Edit your hello_world.dpl file and change the resource's body to something else, for example change it to this:

# rest of the .dpl file omitted for brevity

resource echo(my_first_resource)
  { "a": "b" }

Then run the deploy-lang command again:

deploy-lang ./hello_world.dpl

You should see that it errors! It should have printed out an error message that contains something like

resource 'my_first_resource' is to be updated but template 'echo' does not define any update commands

You updated your resource, and ran the deploy-lang cli again. deploy-lang saw that your resource's current input differs from its last input, and therefore it needs to be updated. but the template that it calls does not support updates! We can see from the template that it only has a subsection called create which will run echo "hello world"!.

In later chapters we'll learn more about templates, resource lifecycles and more.

Concepts

A deploy-lang file (.dpl file) contains several root level concepts to be aware of that will help form a mental model of how deploy-lang works.

Comments

A .dpl file uses the # character for comments. Multiline comments are not supported. The # character can appear above/around sections, or at the end of a line. Certain sections such as resource sections even support comments in its body, for example consider this sample .dpl file:

# comment above a resource
resource some_template(my_resource_name) # comment on the same line
  {
    # you can have comments here!
    "a": {
      # and here!
      "b": "c" # and here!
    }
  }

Sections

A .dpl file is composed of sections, each section potentially written in a different syntax/language. A section starts with a keyword describing the section type. common section types are resource, template, state. Following the section type, on the same line, are optional parameters to the section.

After the section type and optional parameters comes the section body. DPL is indentation based, so the body must have at least 1 character of whitespace (either a tab or a space). The section body contains all lines with at least 1 whitespace character until an empty line is found (or the end of the document), in other words a section must end with \n\n. Let's look at a full example of a resource section:

#                 /---  parameters ---\
#                |                     |
# section type   |                     |
#   |           /                      |
#   |          /                       |
#   |         /                        |
#   |        /                         |
#   |       /                          |
#  /       /                           |
# |       /                            |
# v      v                             v
resource some_template(my_resource_name)
  {                                      #  body starts here
    "hello": "world"                     #  body
  }                                      #  body ends here

The section type is resource, the parameters are some_template(my_resource_name) and the body includes three lines of json:

  {
    "hello": "world"
  }

File

deploy-lang is written in files with extension .dpl, from here forward we may refer to deploy-lang, .dpl files, and DPL files interchangeably. Above we showed an example of a single section in a DPL file, but usually a DPL file will be composed of several different sections, each section potentially having a different syntax, and performing a different task. Let's look at a simple DPL file that has a variety of section types:

state
   file mystate.json

template hello
  create
    echo "hello world!"

resource hello(my_first_resource)
  {}

In this example, we have 3 sections, a state section, a template, and a resource section.

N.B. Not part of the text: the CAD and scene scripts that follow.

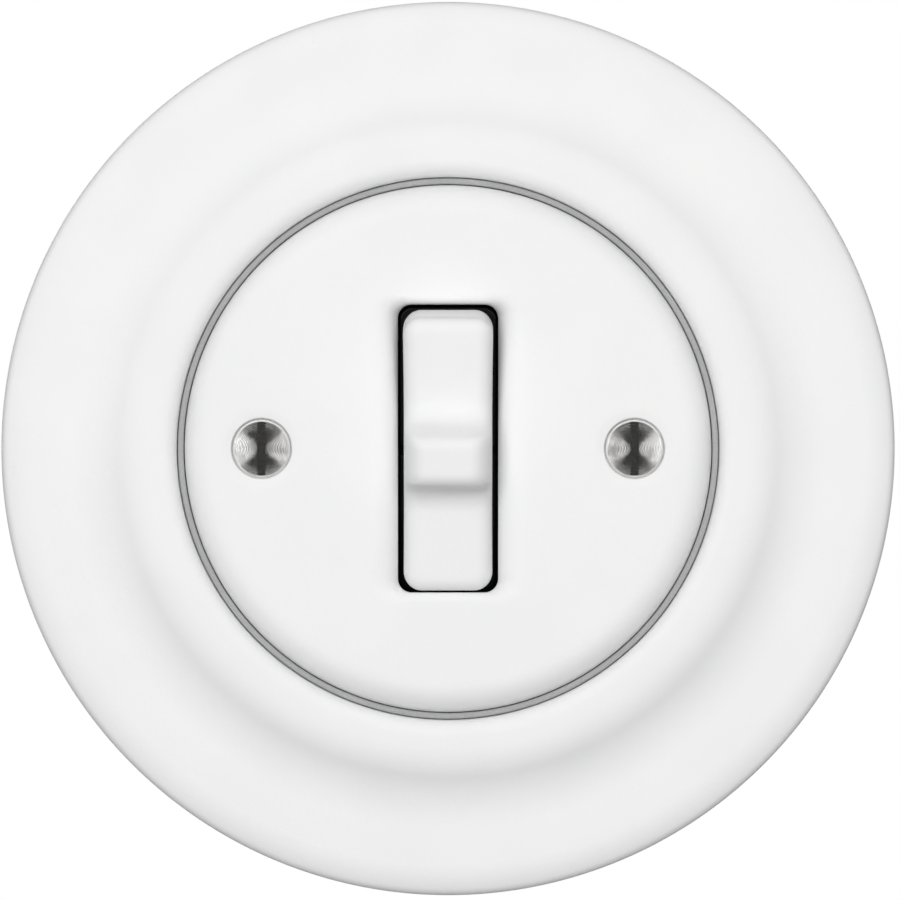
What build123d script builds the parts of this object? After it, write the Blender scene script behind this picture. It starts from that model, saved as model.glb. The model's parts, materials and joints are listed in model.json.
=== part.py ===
from build123d import *
import math
import os

os.makedirs("parts", exist_ok=True)

# A round porcelain rocker switch for a flush wall box.
# +X is right, +Z is up and the wall is the plane y = 0. Heights are measured
# out from the wall, towards -Y, and depths into the wall box, towards +Y.

# Porcelain frame
frame_r = 50.0
frame_rim_round = 1.5
frame_shoulder_round = 5.75
frame_shoulder_slope = 28.0
frame_crown_h = 9.6
frame_crown_in_r = 42.5
frame_cove_mid_r = 36.7
frame_bead_out_r = 33.2
frame_bead_h = 12.6
frame_bead_round = 1.9
frame_opening_r = 30.25
frame_ledge_h = 7.0
frame_ledge_r = 26.5
frame_recess_r = 44.0
frame_recess_h = 3.5
frame_back_round = 0.6

# Cushion ring between the frame's ledge and the cover plate, with a lip that
# stands up in the gap round the plate
cushion_t = 1.2
cushion_in_r = 27.0
cushion_play = 0.08
cushion_lip_h = 10.6

# Porcelain cover plate and the window in it
cover_r = 29.4
cover_h = 13.2
cover_wall = 3.6
cover_rim_wall = 2.2
cover_edge_round = 3.2
window_w = 11.17
window_len = 32.06
window_corner_r = 1.5
window_edge_round = 2.4

# Cover screws, slotted, with a washer in a counterbore
screw_spacing = 41.46
screw_r = 1.5
screw_head_r = 3.0
screw_head_side = 0.5
screw_head_dome = 1.1
screw_slot_w = 0.93
screw_slot_depth = 1.3
screw_hole_play = 0.25
screw_thread_play = 0.05
washer_t = 0.6
washer_play = 0.15
counterbore_r = 3.35
counterbore_depth = 1.3
dimple_r = 4.3
dimple_depth = 0.45

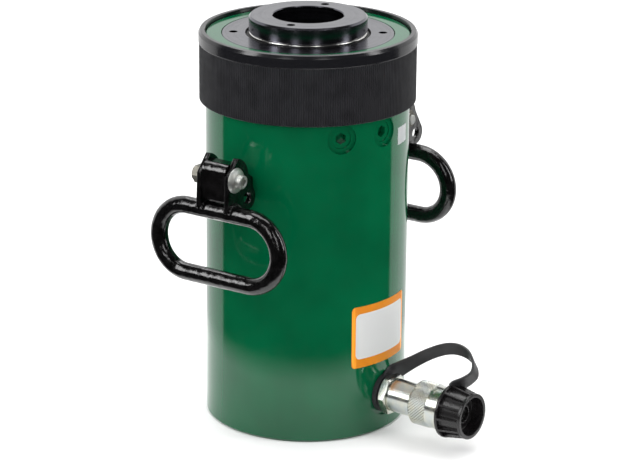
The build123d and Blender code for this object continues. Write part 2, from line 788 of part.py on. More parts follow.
# Dust cap: a ribbed moulding with a plug for the coupler's mouth
cap_end = cap_start + cap_length
cap_wall_end = cap_wall_start + cap_wall_thickness
cap_skirt_radius = sleeve_front_step_radius + sliding_gap
with BuildPart() as dust_cap:
    with BuildSketch(coupler_profile):
        with BuildLine():
            Polyline(
                (cap_start, cap_skirt_radius),
                (cap_start, cap_rim_radius),
                (cap_start + cap_rim_length, cap_rim_radius),
                (cap_start + cap_rim_length, cap_core_rear_radius),
                (cap_end - cap_front_length, cap_core_front_radius),
                (cap_end - cap_front_length, cap_front_radius),
                (cap_end, cap_front_radius),
                (cap_end, cap_recess_radius),
                (cap_wall_end, cap_recess_radius),
                (cap_wall_end, cap_boss_radius),
                (cap_wall_end + cap_boss_length, cap_boss_radius),
                (cap_wall_end + cap_boss_length, cap_plug_radius - cap_plug_wall),
                (cap_wall_end, cap_plug_radius - cap_plug_wall),
                (cap_wall_end, 0),
                (cap_wall_start, 0),
                (cap_wall_start, cap_plug_radius - cap_plug_wall),
                (cap_wall_start - cap_plug_length, cap_plug_radius - cap_plug_wall),
                (cap_wall_start - cap_plug_length, cap_plug_radius),
                (cap_wall_start, cap_plug_radius),
                (cap_wall_start, cap_skirt_radius),
                close=True,
            )
        make_face()
    revolve(axis=coupler_axis)
    for rib in range(cap_rib_count):
        rib_plane = Plane(
            origin=coupler_profile.origin,
            x_dir=coupler_profile.x_dir,
            z_dir=coupler_profile.z_dir.rotate(Axis.Y, rib * 360 / cap_rib_count),
        )
        with BuildSketch(rib_plane):
            with BuildLine():
                Polyline(
                    (cap_start + cap_rim_length, cap_core_rear_radius - cap_rib_root),
                    (cap_start + cap_rim_length, cap_rim_radius),
                    (cap_end - cap_front_length, cap_front_radius),
                    (cap_end - cap_front_length, cap_core_front_radius - cap_rib_root),
                    close=True,
                )
            make_face()
        extrude(amount=cap_rib_width / 2, both=True)
keep("dust_cap", dust_cap)

# Tether of the cap: a flat ring round the stem and a flat strap that arches over to the cap
strap_ring_hole = port_radius + strap_ring_hole_gap
with BuildPart() as strap_ring:
    with BuildSketch(coupler_plane(port_seat_distance + free_gap)):
        Circle(strap_ring_radius)
        Circle(strap_ring_hole, mode=Mode.SUBTRACT)
    extrude(amount=strap_ring_thickness)
keep("strap_ring", strap_ring)
strap_start_distance = port_seat_distance + free_gap + strap_ring_thickness / 2 + strap_thickness / 2
strap_end_distance = cap_start + cap_rim_length / 2
strap_profile = Plane(
    origin=coupler_profile.origin,
    x_dir=coupler_profile.x_dir,
    z_dir=coupler_profile.z_dir.rotate(Axis.Y, strap_lean_angle),
)
with BuildPart() as cap_strap:
    with BuildSketch(strap_profile):
        with BuildLine():
            rise = ThreePointArc(
                (strap_start_distance, strap_ring_radius + strap_thickness / 2 + free_gap),
                (strap_start_distance + strap_rise_reach, strap_ring_radius + strap_rise_height),
                (strap_end_distance - strap_peak_setback, cap_rim_radius + strap_peak_rise),
            )
            ThreePointArc(
                rise @ 1,
                (strap_end_distance + strap_bow_reach, cap_rim_radius + strap_bow_rise),
                (strap_end_distance, cap_rim_radius + strap_thickness / 2 + free_gap),
            )
        trace(line_width=strap_thickness)
    extrude(amount=strap_width / 2, both=True)
keep("cap_strap", cap_strap)

os.makedirs("parts", exist_ok=True)
for piece in pieces:
    export_step(piece, f"parts/{piece.label}.step")
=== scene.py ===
"""Visual model of a single-acting hydraulic cylinder with a hollow plunger.

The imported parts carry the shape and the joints. This script dresses them: it gives every part its
finish, and replaces the ribbed, knurled, moulded and bent ones with finer meshes.
"""

import logging
import math
from dataclasses import dataclass
from enum import Enum
from typing import Any, ClassVar, Sequence

import bmesh
import bpy
from bmesh.types import BMesh
from bpy.types import ID, Material, Node, NodeSocket, NodeTree, Object
from mathutils import Matrix, Vector


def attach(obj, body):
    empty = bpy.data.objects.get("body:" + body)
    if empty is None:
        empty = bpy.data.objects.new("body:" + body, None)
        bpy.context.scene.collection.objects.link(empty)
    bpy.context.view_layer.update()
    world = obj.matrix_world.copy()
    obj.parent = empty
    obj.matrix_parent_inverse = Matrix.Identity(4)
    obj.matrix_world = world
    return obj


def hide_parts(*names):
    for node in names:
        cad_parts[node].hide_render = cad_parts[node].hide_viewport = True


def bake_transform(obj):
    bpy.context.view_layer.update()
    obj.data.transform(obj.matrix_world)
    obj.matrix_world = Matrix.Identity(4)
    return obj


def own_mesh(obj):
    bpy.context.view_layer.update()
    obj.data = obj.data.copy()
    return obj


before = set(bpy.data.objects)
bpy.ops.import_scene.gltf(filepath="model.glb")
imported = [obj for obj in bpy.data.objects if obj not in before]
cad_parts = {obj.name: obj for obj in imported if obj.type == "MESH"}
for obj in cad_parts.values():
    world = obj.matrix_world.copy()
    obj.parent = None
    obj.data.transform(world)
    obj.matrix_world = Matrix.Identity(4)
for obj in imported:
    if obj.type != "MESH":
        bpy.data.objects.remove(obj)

MM = 0.001
LOG = logging.getLogger("cylinder")

Point = tuple[float, float]

# Nearly all that a noise texture gives lies between these two values
NOISE_SPAN = (0.3, 0.7)


class Body(str, Enum):
    """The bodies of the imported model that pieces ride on."""

    CYLINDER = "cylinder"
    PLUNGER = "plunger"
    PROTECTOR = "thread_protector"
    LEFT_HANDLE = "left_handle"
    RIGHT_HANDLE = "right_handle"
    SLEEVE = "coupler_sleeve"
    CAP = "dust_cap"


class Side(Enum):
    """The two lifting handles, by the sign of the side of the body they hang on."""

    LEFT = -1
    RIGHT = 1

    @property
    def word(self) -> str:
        """The name that the handle's nodes start with."""
        return self.name.lower()

    @property
    def body(self) -> Body:
        """The body that this handle's pieces ride on."""
        return Body.LEFT_HANDLE if self is Side.LEFT else Body.RIGHT_HANDLE


# The cylinder stands upright, and the coupler points along -Y
BODY_RADIUS = 79.4
COUPLER_HEIGHT = 31.0
UPRIGHT = Matrix.Identity(4)
COUPLER = Matrix(((1, 0, 0, 0), (0, 0, -1, 0), (0, 1, 0, COUPLER_HEIGHT * MM), (0, 0, 0, 1)))


# Shader helpers


def linear(code: str) -> tuple[float, float, float, float]:
    """Turn an sRGB hex colour into linear colour.

    Args:
        code: Six hex digits, such as "00522F".

    Returns:
        Linear red, green, blue and an alpha of one.
    """
    channels = (int(code[i : i + 2], 16) / 255 for i in (0, 2, 4))
    return (*(c / 12.92 if c <= 0.04045 else ((c + 0.055) / 1.055) ** 2.4 for c in channels), 1.0)


def feed(tree: NodeTree, node: Node, feeds: dict[Any, Any]) -> None:
    """Set or link a node's inputs.

    Args:
        tree: The node tree that the node is in.
        node: The node.
        feeds: Each input's name or number, with its value or the output that feeds it.
    """
    for socket, value in feeds.items():
        if isinstance(value, NodeSocket):
            tree.links.new(value, node.inputs[socket])
        else:
            node.inputs[socket].default_value = value


def add(
    tree: NodeTree,
    kind: str,
    feeds: dict[Any, Any] | None = None,
    **settings: Any,
) -> Node:
    """Add a node to a tree.

    Args:
        tree: The node tree it goes in.
        kind: The node's type name, without "ShaderNode".
        feeds: What its inputs take, as in feed.
        **settings: Properties of the node itself.

    Returns:
        The new node.
    """
    node = tree.nodes.new("ShaderNode" + kind)
    for name, value in settings.items():
        setattr(node, name, value)
    feed(tree, node, feeds or {})
    return node


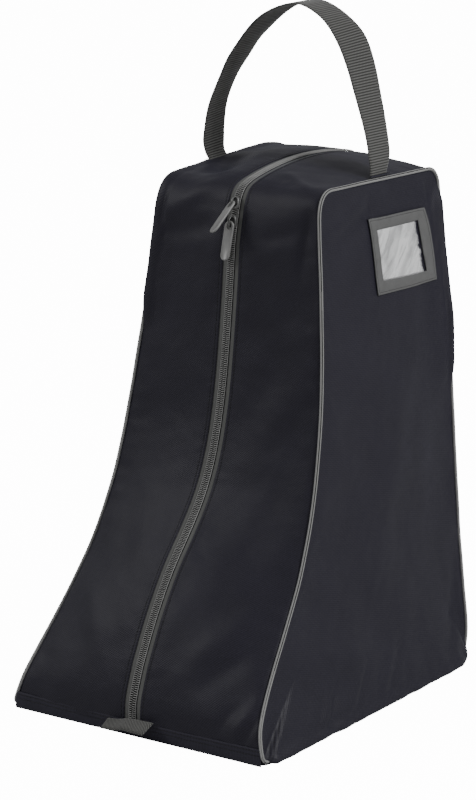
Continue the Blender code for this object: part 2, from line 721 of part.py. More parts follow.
def puller_solid(hinge, below):
    """Flat puller with a hole at its top, hanging this far below the horizontal."""
    down = Vector((0, -cos(below), -sin(below)))
    face = Vector((0, -sin(below), cos(below)))

    start = -PULL_BAR / 2
    hole_top = PULL_BAR / 2
    hole_end = hole_top + PULL_HOLE_LEN
    end = start + PULL_LEN
    # Matching outer and hole outlines with as many points each, as (x, run).
    outer = [(-0.0030, start), (0.0030, start), (PULL_HALF, start + 0.0022),
             (PULL_HALF, 0.010), (PULL_HALF, end - 0.0050), (0.0036, end - 0.0014),
             (0.0, end), (-0.0036, end - 0.0014), (-PULL_HALF, end - 0.0050),
             (-PULL_HALF, 0.010), (-PULL_HALF, start + 0.0022)]
    hole = [(-0.0018, hole_top), (0.0018, hole_top), (PULL_HOLE_HALF, hole_top + 0.0010),
            (PULL_HOLE_HALF, hole_end - 0.0014), (0.0016, hole_end - 0.0003),
            (0.0008, hole_end), (0.0, hole_end), (-0.0008, hole_end), (-0.0016, hole_end - 0.0003),
            (-PULL_HOLE_HALF, hole_end - 0.0014), (-PULL_HOLE_HALF, hole_top + 0.0010)]
    rings = []
    for points, height in ((outer, -PULL_THICK / 2), (outer, PULL_THICK / 2),
                           (hole, PULL_THICK / 2), (hole, -PULL_THICK / 2)):
        rings.append([hinge + Vector((x, 0, 0)) + down * run + face * height for x, run in points])
    verts, faces = sweep(rings, closed=True)
    return verts, faces


# ---------------------------------------------------------------- slider tracks
def track_centre(start, end, turn):
    """Centre of the arc that carries a slider from start to end in this turn."""
    middle = (start + end) / 2
    chord = end - start
    square = Vector((0, -chord.z, chord.y)).normalized()
    return middle + square * (chord.length / 2 / sin(turn / 2) * cos(turn / 2))


LOWER_AT = SPLIT - 0.0115
UPPER_AT = SPLIT + 0.0045
LOWER_STOP = 0.042        # lengths along the outline where the sliders stop
UPPER_STOP = AT_HEEL - 0.010
LOWER_TURN = radians(-14)     # about +X, as the slider runs to its stop
UPPER_TURN = radians(-46)
LOWER_HANG = radians(82)
UPPER_HANG = radians(32)

for name, s, stop, turn, hang in (("lower", LOWER_AT, LOWER_STOP, LOWER_TURN, LOWER_HANG),
                                  ("upper", UPPER_AT, UPPER_STOP, UPPER_TURN, UPPER_HANG)):
    seat, along, outward = frame_at(s)
    track = track_centre(seat, frame_at(stop)[0], turn)
    add_slider("slider_" + name, s, track)
    hinge = place(seat, along, outward, 0.0, 0.0, SLIDER_THICK + BAR_HEIGHT)
    verts, faces = puller_solid(hinge, hang)
    add_object("puller_" + name, verts, faces, PULLER_LOOK, hinge)
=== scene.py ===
"""Looks of the riding-boot bag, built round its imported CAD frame.

Metres, +Z up, the toe faces -Y, the ID window is on the +X side.
"""

import json
from bisect import bisect_right
from math import cos, exp, pi, radians, sin, sqrt
from typing import NamedTuple

import bmesh
import bpy
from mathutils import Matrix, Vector, noise


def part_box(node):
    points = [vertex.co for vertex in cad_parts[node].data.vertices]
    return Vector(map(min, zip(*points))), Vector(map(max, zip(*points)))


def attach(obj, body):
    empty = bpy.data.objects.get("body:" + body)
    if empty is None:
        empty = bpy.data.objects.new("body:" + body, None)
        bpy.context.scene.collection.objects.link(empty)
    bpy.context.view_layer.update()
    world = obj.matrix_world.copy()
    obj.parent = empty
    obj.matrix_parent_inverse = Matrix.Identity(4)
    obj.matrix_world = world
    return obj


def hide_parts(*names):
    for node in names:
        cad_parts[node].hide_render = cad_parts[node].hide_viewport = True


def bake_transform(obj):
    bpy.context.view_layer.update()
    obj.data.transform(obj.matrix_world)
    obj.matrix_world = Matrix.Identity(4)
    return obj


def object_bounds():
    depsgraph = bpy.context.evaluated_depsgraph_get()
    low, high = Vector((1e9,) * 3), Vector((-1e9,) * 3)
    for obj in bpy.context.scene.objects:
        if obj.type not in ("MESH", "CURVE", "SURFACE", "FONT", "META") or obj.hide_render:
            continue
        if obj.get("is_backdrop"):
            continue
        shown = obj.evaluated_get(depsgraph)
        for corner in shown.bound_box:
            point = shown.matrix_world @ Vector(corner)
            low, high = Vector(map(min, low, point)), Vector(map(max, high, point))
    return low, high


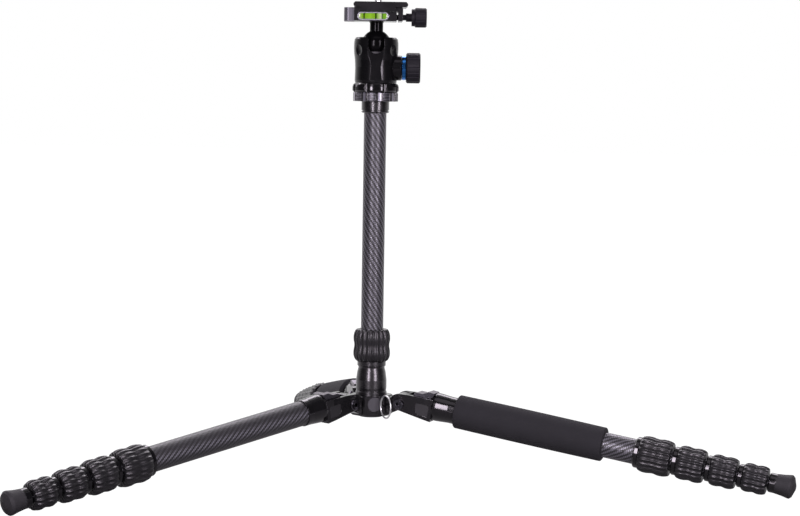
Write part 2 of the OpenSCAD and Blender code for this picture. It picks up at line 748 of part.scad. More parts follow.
// Fluted knob from z = 0, with rounded edges
module fluted_knob(d, len, flutes, edge) {
    difference() {
        turned([[d / 2 - edge, 0], [d / 2, edge], [d / 2, len - edge], [d / 2 - edge, len]]);
        for (i = [0 : flutes - 1]) rotate([0, 0, i * 360 / flutes])
            translate([d / 2 + edge - d * knob_flute_share, 0, -over])
                cylinder(r = edge, h = len + 2 * over, $fn = 16);
    }
}

// Main locking knob with its shaft
module main_knob() {
    from = boss_end + friction_ring_len + 2 * thin_gap;
    color("#232327") on_knob_axis() {
        translate([0, 0, from]) fluted_knob(knob_d, knob_len, 20, knob_edge);
        translate([0, 0, shaft_from]) cylinder(d = shaft_d, h = from);
    }
}

// Friction ring between the housing's boss and the main knob
module friction_ring() {
    edge = friction_ring_len / 10;
    color("#3f83c4") on_knob_axis(boss_end + thin_gap) turned([
        [friction_ring_d / 2 - edge, 0], [friction_ring_d / 2, edge],
        [friction_ring_d / 2, friction_ring_len - edge],
        [friction_ring_d / 2 - edge, friction_ring_len]], shaft_d + 2 * run_gap);
}

// Small knob at the back that locks panning
module pan_knob() {
    from = housing_d / 2 + pan_boss_rise + thin_gap;
    color("#232327") at_column() translate([0, 0, pan_knob_z]) rotate([-90, 0, 0]) {
        translate([0, 0, from]) fluted_knob(pan_knob_d, pan_knob_d * 0.72, 14, small_knob_edge);
        translate([0, 0, housing_d / 4 + body_gap]) cylinder(d = shaft_d / 2, h = from - housing_d / 4);
    }
}

// Ball with a flat on top, and the stem bonded there with a small collar under the clamp
stem_collar = 0.6;
module ball_stem() {
    flat_z = ball_d * 0.44;
    color("#0c0c0c") at_column() translate([0, 0, ball_z]) {
        difference() {
            sphere(d = ball_d, $fn = 96);
            translate([-ball_d, -ball_d, flat_z]) cube(2 * ball_d);
        }
        turned([[stem_d / 2, flat_z + bond_gap], [stem_d / 2, clamp_rise - 2 * stem_collar],
            [stem_d / 2 + stem_collar, clamp_rise - stem_collar],
            [stem_d / 2 + stem_collar, clamp_rise - thin_gap]]);
    }
}

// Quick-release clamp and plate

floor_t = clamp_h * 0.66;
dovetail_h = clamp_h - floor_t - body_gap;
dovetail_slope = dovetail_h * 0.58;
neck_half = dovetail_w / 2 - dovetail_slope;
deck_shift = 2.3;
fixed_jaw_w = 3.8;
end_drop = 0.2;
level_proud = 0.25;
fixed_jaw_x = seat_x - dovetail_w / 2 - body_gap;
jaw_x = clamp_right + split_gap;
screw_d = 5;
screw_sleeve_d = 7.4;
screw_z = clamp_z + clamp_h * 0.33;
level_w = 27.6;
level_h = 7;
level_x = -3.2;
level_z = clamp_z + 4.2;

// Rounded slot outline centred on the origin
module slot_outline(w, h) {
    for (x = [-1, 1]) translate([x * (w - h) / 2, 0]) circle(d = h);
    square([w - h, h], center = true);
}

// Clamp body: floor, fixed jaw with its undercut, rounded end and level seat
module clamp_body() {
    wall_x = fixed_jaw_x - fixed_jaw_w;
    end_r = (clamp_left + wall_x) * 0.5;
    color("#141414") at_column() difference() {
        union() {
            translate([0, clamp_depth / 2, clamp_z]) rotate([90, 0, 0]) linear_extrude(clamp_depth)
                polygon([[wall_x, 0], [clamp_right, 0], [clamp_right, floor_t],
                    [fixed_jaw_x, floor_t], [fixed_jaw_x, floor_t + body_gap],
                    [seat_x - neck_half - body_gap, clamp_h],
                    [wall_x, clamp_h]]);
            translate([0, 0, clamp_z]) linear_extrude(clamp_h - end_drop) {
                for (y = [-1, 1]) translate([-clamp_left + end_r, y * clamp_depth * 0.3])
                    circle(r = end_r);
                translate([-clamp_left, -clamp_depth * 0.3]) square([end_r, clamp_depth * 0.6]);
                translate([-clamp_left + end_r, -clamp_depth * 0.3 - end_r])
                    square([end_r, clamp_depth * 0.6 + 2 * end_r]);
            }
        }
        translate([0, 0, screw_z]) rotate([0, 90, 0])
            cylinder(d = screw_d + 2 * run_gap, h = 2 * clamp_right);
        translate([level_x, -clamp_depth / 2, level_z]) rotate([90, 0, 0])
            translate([0, 0, -level_h * 0.45]) linear_extrude(level_h)
                slot_outline(level_w + 2 * run_gap, level_h + 2 * run_gap);
    }
}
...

  1. The state section defines where deploy-lang will read and write your state. The state section does not have any parameters. This section's body simply has file mystate.json, which tells deploy-lang that state will be managed simply via a file on disk, and that file is called mystate.json. In a later chapter we will explore state more in-depth and see different types of state that deploy-lang can read/write to/from.
  2. After the state section we have a template section. This section does have a parameter and the parameter is hello. Template sections must have a parameter which is interpreted to be the name of the template. The body of the template simply says "on creation, run an "echo" command to echo "hello world!". Templates can be fairly complex, and in a later chapter we will learn more about templates, but for now just know that we have defined a template called hello that can print out "hello world!"
  3. Finally, we have a resource section, this also must have a parameter, which is interpreted to be the template that the resource "calls" and in parentheses is the name of the resource. The resource section must have a body, which is JSON, and in this case it's just an empty JSON object.